Let's start with some good news - it's now clear that there's an awful lot of oil in our earth. So thank a dinosaur today!

Let's start with some good news - it's now clear that there's an awful lot of oil in our earth. So thank a dinosaur today!

It's also now clear that BP's latest idea to solve the oil leak - waiting for Aquaman to talk dolphins into stuffing themselves into it - may not work.

Now, they tried a couple of different ways to fix this damn thing. There was the Top Hat idea, where they were going to put a dome over the whole thing. And that didn't work.

Then there was the Junk Shot, where they tried to fill the pipe with mud and golf balls and trash. And that didn't work. But on the plus side, we did fill the Gulf of Mexico with mud, golf balls and trash.

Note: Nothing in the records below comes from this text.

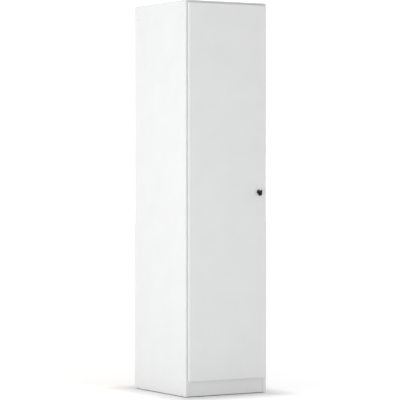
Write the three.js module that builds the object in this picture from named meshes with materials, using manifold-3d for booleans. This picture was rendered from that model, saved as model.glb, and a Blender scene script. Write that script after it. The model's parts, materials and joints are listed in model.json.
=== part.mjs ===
// A free-standing one-door locker cabinet in white melamine board, with a cam lock and its key.
// Millimetres, +Z up. The origin is on the floor, under the middle of the whole object's box.
// The door is shut and unlocked. +X is to the right and -Y is to the front.

import * as THREE from 'three';
import { mergeVertices } from 'three/addons/utils/BufferGeometryUtils.js';
import Module from 'manifold-3d';

const wasm = await Module();
wasm.setup();

// ---- driving dimensions ----------------------------------------------------------------------

const bodyWidth = 470;
const bodyHeight = 1970;
const carcassDepth = 522;
const board = 16;
const seam = 0.3; // hairline left between two pieces that meet

const doorGap = 2; // between the carcass and the back of the door
const doorInset = 10; // from each outer side face to the door's edge
const doorBottom = 80;
const doorTop = bodyHeight - 14;
const keyReach = 30; // from the door's front face to the tip of the key's bow

const glideHeight = 3;
const glideRadius = 7;
const plinthHeight = 64; // foot of the sides to the underside of the bottom panel
const plinthSetback = 4;
const rearPlinthSetback = 60;

const backThickness = 3;
const backInset = 8; // from the back panel to the rear edge of the sides
const grooveDepth = 6;
const backRailHeight = 80;

const hatShelfHeight = 1640;
const lowerShelfHeight = 340;
const shelfSetback = 20; // from the carcass front to the shelves
const pinPitch = 32; // spacing of the shelf pin holes
const pinRadius = 2.4;

const systemLine = 37; // rows of holes lie this far from the front and rear edges
const capOffsets = [8, 8 + 2 * pinPitch]; // cap centres from either end of a side panel
const capRadius = 5.8;
const capStemRadius = 2.4;

const lockLeft = 414; // lock centre from the left outer face
const lockHeight = 1018;
const camLength = 32;
const keyTilt = THREE.MathUtils.degToRad(4); // of the key's bow from upright, unlocked
const keySlot = { width: 2.4, height: 7, depth: 14 };

const hingeEndDistance = 110; // from the door's ends to the outer hinges
const hingeCount = 4;
const cupEdgeDistance = 22.5; // from the door's edge to the cup's centre
const cupRadius = 17.5;
const cupDepth = 12;
const armTip = { x: 33, y: 3 }; // pivot of the hinge links, from the carcass front left corner
const linkRestAngle = THREE.MathUtils.degToRad(10);
const linkReach = 44;

const railHeight = 1590;
const railWidth = 30;
const railThickness = 15;

// ---- worked out from them --------------------------------------------------------------------

const doorThickness = board;
const doorBack = -doorGap;
const doorFront = doorBack - doorThickness;
const doorWidth = bodyWidth - 2 * doorInset;
const doorHeight = doorTop - doorBottom;
const innerLeft = board;
const innerRight = bodyWidth - board;
const innerWidth = innerRight - innerLeft;
const fittedWidth = innerWidth - 2 * seam;
const backFront = carcassDepth - backInset - backThickness;
const fittedDepth = backFront - seam;
const footLevel = glideHeight + seam;
const floorPanelLevel = footLevel + plinthHeight;
const frontY = keyReach + doorThickness + doorGap - (keyReach + doorThickness + doorGap + carcassDepth) / 2;

// ---- materials -------------------------------------------------------------------------------

function finish(color, roughness, metalness) {
  return new THREE.MeshStandardMaterial({ color, roughness, metalness });
}

const melamine = finish(0xf1f2f2, 0.42, 0);
const hardboard = finish(0xeceae6, 0.6, 0);
const capPlastic = finish(0xe4e5e6, 0.5, 0);
const clearPlastic = finish(0xdfe3e4, 0.35, 0);
const blackPlastic = finish(0x17171a, 0.35, 0);
const nickel = finish(0xb9bbbd, 0.28, 1);
const chrome = finish(0xd5d7da, 0.12, 1);
const zinc = finish(0x9b9da0, 0.42, 1);
const greyPlastic = finish(0x6d7073, 0.55, 0);

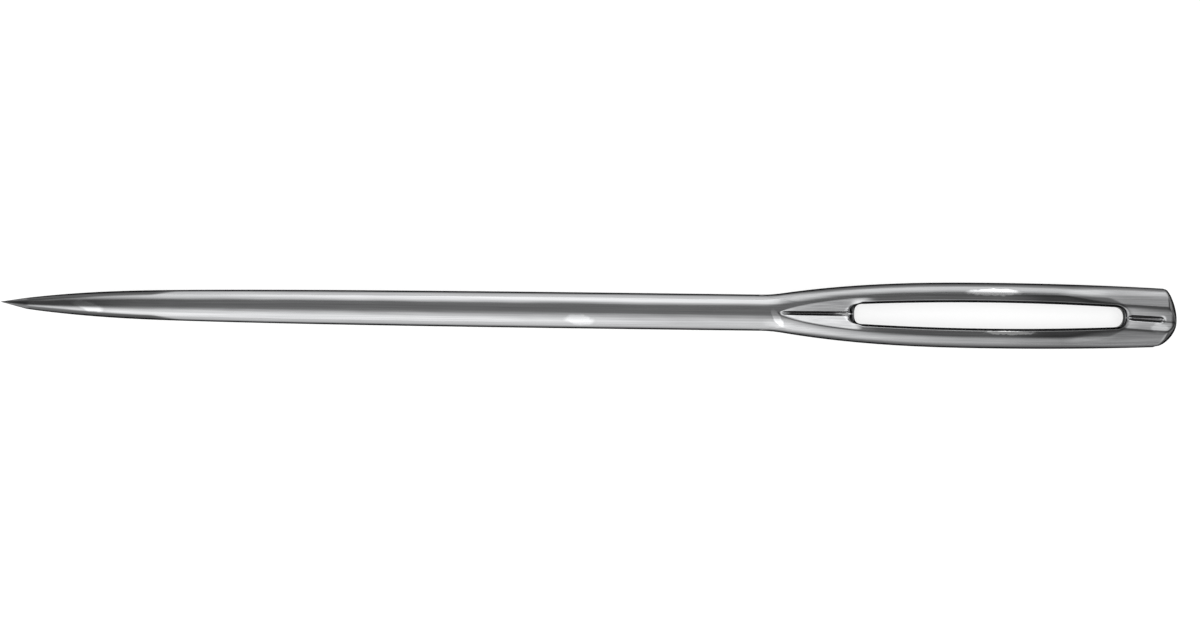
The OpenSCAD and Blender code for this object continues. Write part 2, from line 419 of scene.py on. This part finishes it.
def head_grid():
    """The head's skin as one row of points for each line, over the top, round the
    outside, back below and down the wall of the eye."""
    upper, lower = half_lines(1), half_lines(-1)
    eye, ridge, edge, rim_w = (
        np.concatenate([u, l[-2:0:-1]]) for u, l in zip(upper, lower)
    )
    bevel_l = np.linalg.norm(ridge - eye, axis=1)
    rim_w = np.minimum(rim_w, bevel_l / 2)
    rim = rim_w / bevel_l
    roll = 1 - np.cos(np.pi / 2 * np.arange(rim_steps) / rim_steps)
    slope = 1 - (1 - np.arange(bevel_steps) / bevel_steps) ** bevel_crowding
    bevel = np.concatenate([rim[:, None] * roll, mix(rim[:, None], 1, slope)], axis=1)
    inner = face_point(mix(eye[:, None], ridge[:, None], bevel[..., None]))
    rolled = 1 - section(1 - clamp01(bevel / rim[:, None]), rim_power)
    rim_depth = np.minimum(rim_fall * rim_w[:, None], rim_depth_share * inner[..., 2])
    inner[..., 2] -= rim_depth * rolled

    on_wire = wire_rows(len(eye))
    steps = np.arange(face_steps)
    crowded = np.broadcast_to(np.sin(np.pi / 2 * steps / face_steps), (len(eye), face_steps))
    even = steps / (face_steps - 1)
    shares = np.where(on_wire[:, None], even, crowded)
    outer = face_point(mix(ridge[:, None], edge[:, None], shares[..., None]))

    top = np.concatenate([inner, outer], axis=1)
    bottom = top[:, ::-1] * [1, 1, -1]
    outside = np.concatenate([edge, np.zeros((len(edge), 1))], axis=1)[:, None]
    down = np.arange(1, wall_steps) / wall_steps
    wall = mix(bottom[:, -1:], top[:, :1], down[:, None])
    return top, outside, bottom, wall


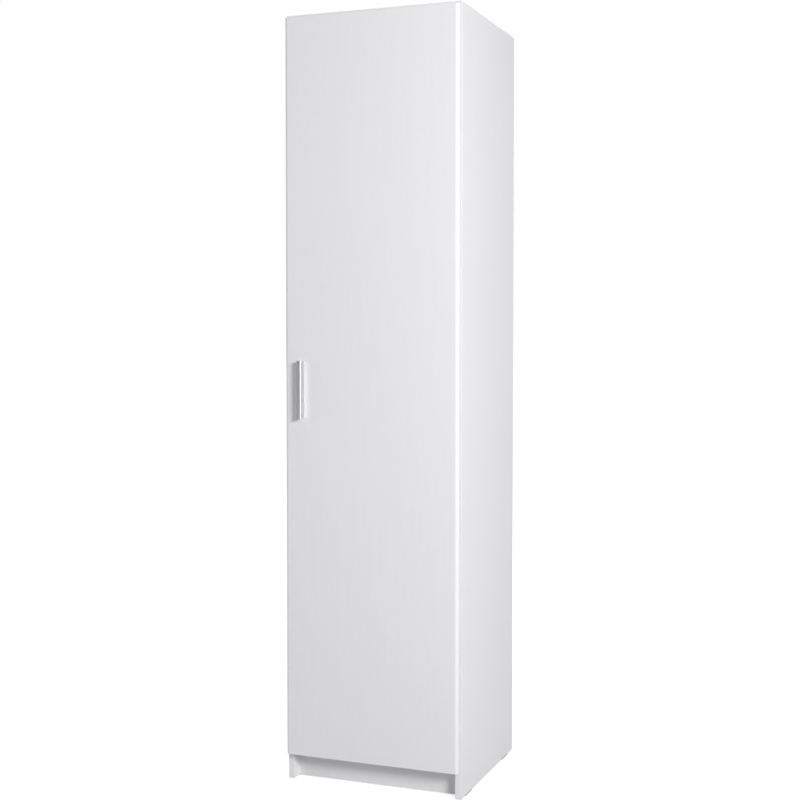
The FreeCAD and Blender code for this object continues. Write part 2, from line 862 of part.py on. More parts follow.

Then a new idea emerged called Top Kill, a process of stuffing the pipe with mud and capping it with cement. Not to be confused with Bravo's "Top Kill," a reality competition for aspiring assassins hosted by Rebecca Romijn and G. Gordon Liddy.

So how did the old Top Kill work out? BP announced on May 29 that the effort failed. If Top Kill, the coolest possible containment strategy, didn't work, what do we do?

As BP's managing director Bob Dudley explained, the new operation involves sending robots 5,000 feet under the sea so they can take a "very clean cut with the diamond saw."

We have underwater robots with diamond saws, and you tried five other ideas first?

But let's talk about BP, and the terrible, terrible people they are. How terrible? I'll let George Stephanopoulos tell you.

"Occupational health and safety records showed that in the last three years, BP ran up 760 egregious, willful safety violations," said Stephanopoulos.

Wow. It only gets more amazing when you compare it to something.

"This dwarfed violations from other oil companies - Sunoco and ConocoPhillips had eight each, Citgo had two and Exxon had one," Stephanopoulos said.

Exxon had one! And these are the people who think nothing of putting tigers in people's tanks. Exxon could get 70 times the egregious, willful safety violations and still be 90 percent safer than BP.

How does BP explain such a horrendous safety record?

"Much of that record relates to a prior period, and our absolute focus the last three or four years has been relying on safe and reliable operations," said a BP executive.

No, the record did not relate to a prior period. It related to the three or four years that you just said - it was your priority.

That's how bad you do when you're trying? Well, I guess it explains BP's old slogan: "Raping the earth and fomenting civil unrest in the Middle East since 1909."